Part of the teaching process is checking that the students understand what they are being taught. Unfortunately, the
question, ‘Do you understand?’ is not a reliable way of doing this! A far more productive technique is to use concept
questions. Well-phrased concept questions help not only to confirm that students have understood, but can also help those
who may be not so sure to reach that understanding. Concept questions are often of the yes/no type. For example, here are
some concept questions that could be asked for the Second Conditional:
e.g. If I had enough mone y, I’d buy a big house.
Possible concept questions:
• Can I buy a big house? No.
• Why not? Don’t have enough money.
• How can I buy a big house? If you had enough money.
• Do I have enough money? No.
If the students give answers similar to these, then it shows the teacher that they have understood the concept or the
meaning of the language you have presented to them.
Concept checking through the use of concept questions is a very important classroom skill to develop and use.
Glossary
context (n) contextualised (adj)
Context is a word for the situation in which language occurs naturally. Students will learn and remember better if the
language is presented in an appropriate context. For example, the phrase, ‘This is a pen.’ is often used as a model for
stating what things are. However, when do native speakers declare such things? Rarely, in fact. So, although the example
sentence shows the form of the language, because it has no context, it doesn’t help the students to learn when they could
actually use that structure.
Natural language always occurs in some context, so, when planning, teachers need to think of contextualised examples of
the language point.
controlled practice
A type of exercise that gives the students repeated opportunities to use, recognise and/or manipulate a particular language
point. Repetition is often a part of these activities. The aim is to develop accurate use of the form and fix it in the students’
minds.
elicit (vb) eliciting/elicitation (n)
Eliciting is a technique for encouraging the students to be involved in and actively contributing to the lesson. Rather than
the teacher telling the students everything, the teacher asks the students for responses and information throughout the
lesson. Eliciting can be done through questions, gesture, mime and pictures. For a good example of this, see the picture
presentation activity on page 9 where the teacher elicits the students’ ideas and uses them for her presentation.

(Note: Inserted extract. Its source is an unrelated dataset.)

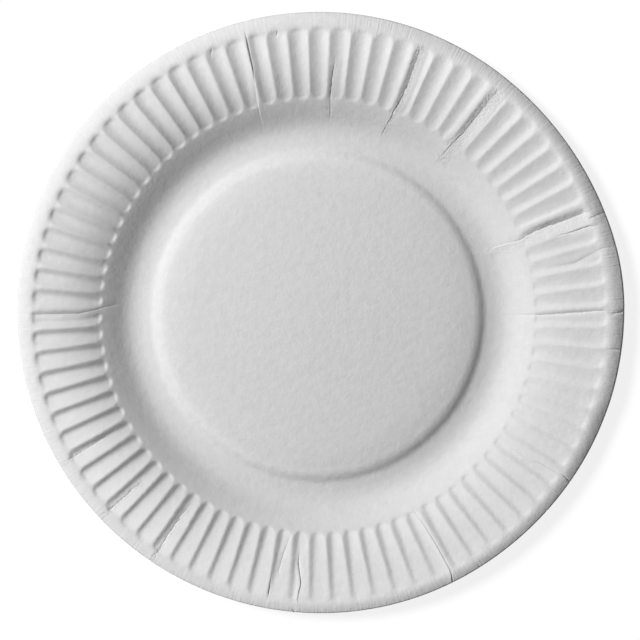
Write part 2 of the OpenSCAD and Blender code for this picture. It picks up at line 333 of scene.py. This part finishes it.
def node_group(name, inputs, outputs):
    """A new geometry group with number sockets, and its inputs as fields."""
    tree = bpy.data.node_groups.new(name, "GeometryNodeTree")
    for label in inputs:
        tree.interface.new_socket(label, in_out="INPUT", socket_type="NodeSocketFloat")
    for label in outputs:
        tree.interface.new_socket(label, in_out="OUTPUT", socket_type="NodeSocketFloat")
    source = tree.nodes.new("NodeGroupInput")
    return tree, [Field(tree, source.outputs[label]) for label in inputs]


def close_group(tree, results):
    """Links the results to the group's output."""
    sink = tree.nodes.new("NodeGroupOutput")
    for label, value in results.items():
        feed(tree, sink.inputs[label], value)


def use_group(tree, group, values):
    """A copy of a group in a tree, fed with values, and its outputs as fields."""
    node = tree.nodes.new("GeometryNodeGroup")
    node.node_tree = group
    for label, value in values.items():
        feed(tree, node.inputs[label], value)
    return [Field(tree, output) for output in node.outputs]


def noise(tree, x, y, fineness, seed=0.0):
    """Smooth noise around 0 at a place that two fields give."""
    place = tree.nodes.new("ShaderNodeCombineXYZ")
    feed(tree, place.inputs["X"], x)
    feed(tree, place.inputs["Y"], y)
    place.inputs["Z"].default_value = seed
    node = tree.nodes.new("ShaderNodeTexNoise")
    node.inputs["Scale"].default_value = fineness
    node.inputs["Detail"].default_value = NOISE_DETAIL
    tree.links.new(place.outputs[0], node.inputs["Vector"])
    return Field(tree, node.outputs[0]) - 0.5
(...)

Eliciting is also a good technique for correction, giving the student a chance to correct him- or herself, before offering other
students the chance to help. Only then, if there are no responses does the teacher supply the correction. For example:
Notice that the teacher responds positively, even where there is a mistake. The student is not left feeling embarrassed by
the correction as it has been handled sensitively with praise and encouragement.
feedback (n)
Feedback is a response from the teacher to the class after an exercise or task has been completed. It takes a number of
forms but could, for example, be praise or correction of errors the teacher has heard.
freer practice
Freer practice activities, sometimes called ‘less-controlled’ activities, are used to activate the students’ language. Through
these activities, students have the opportunity to use the target language in a reasonably natural contextualised situation.
This means that they may need to use a wide range of English as well as the target language. Role plays and discussions
are examples of freer practice activities.
Student 1
Yesterday I goed to the park.
Yesterday you ..., not goed, you ...
Teacher
Wented!
Good idea, close but no, not
wented, can anybody else help?
Went?
Student 2
Good yes, so (turning back to the first
student) tell me again about yesterday.
Student 1
Yesterday I went to the park.
Excellent.
general English
An expression used for e veryday English. That is, the students are not studying for an exam, or because they want to learn
business or other specialised vocabulary, for example. General English topics include, for example, going to the shops,
asking for directions, writing postcards, and so on.
grade (vb)
To grade your language means to simplify what you say so that it is understandable for the class. When teaching lower
levels, teachers need to grade their language carefully.
ice-breakers
Short, entertaining activities at the start of lessons to get the class ‘warmed-up’ or to get a new class working together.
Another word for ‘warmers’ (see page 30).
language laboratory
A room with individual booths where students have their own cassette player. The students wear headphones so they are
able to work by themselves. This means that listening exercises can be conducted at the students’ own pace. Students are
also able to record and listen to their own voices.
lead-in
A lead-in is a way to introduce the topic of a lesson. The teacher may use a story, anecdote or pictures to lead the students
into the subject of the day.
marker sentence
A sentence used by the teacher during the presentation or study stage of a lesson to illustrate the form of a piece of
language. It’s a model or example sentence.
monitor (vb)
When students are working together in pairs or groups the teacher needs to be aware of what they are doing. This is not
mainly from the point of view of discipline, although that is a consideration. Monitoring means walking around the class,
listening to the students and looking at what they are doing. If the teacher does this then they can get a good idea as to
how the class are progressing, they can make notes of any particular language problems and of course they can help
students on an individual or group basis if necessary.
realia (n)
A name for real-world objects that are brought in to the classroom as tools or aids. See page 10 for an example.
role plays
A kind of freer practice activity. A simulated situation designed to give students practice in real world English. Imagining the
class is a restaurant where some students play customers and some are waiters is an example of a role play.
syllabus (n)
The content of a course. Similar to the aims of a lesson, but usually the aims of a longer period. What the school expects
the students to cover during the period of the tuition, whether it’s a week, a term or a year. Syllabuses vary considerably
depending on whether they are aimed at an exam class or a General English class, for example.
target language
Similar to aims. The target language of a lesson is the language that you want the students to be able to use by the end of
the teaching sequence, whether it’s grammar or vocabulary, spoken or written.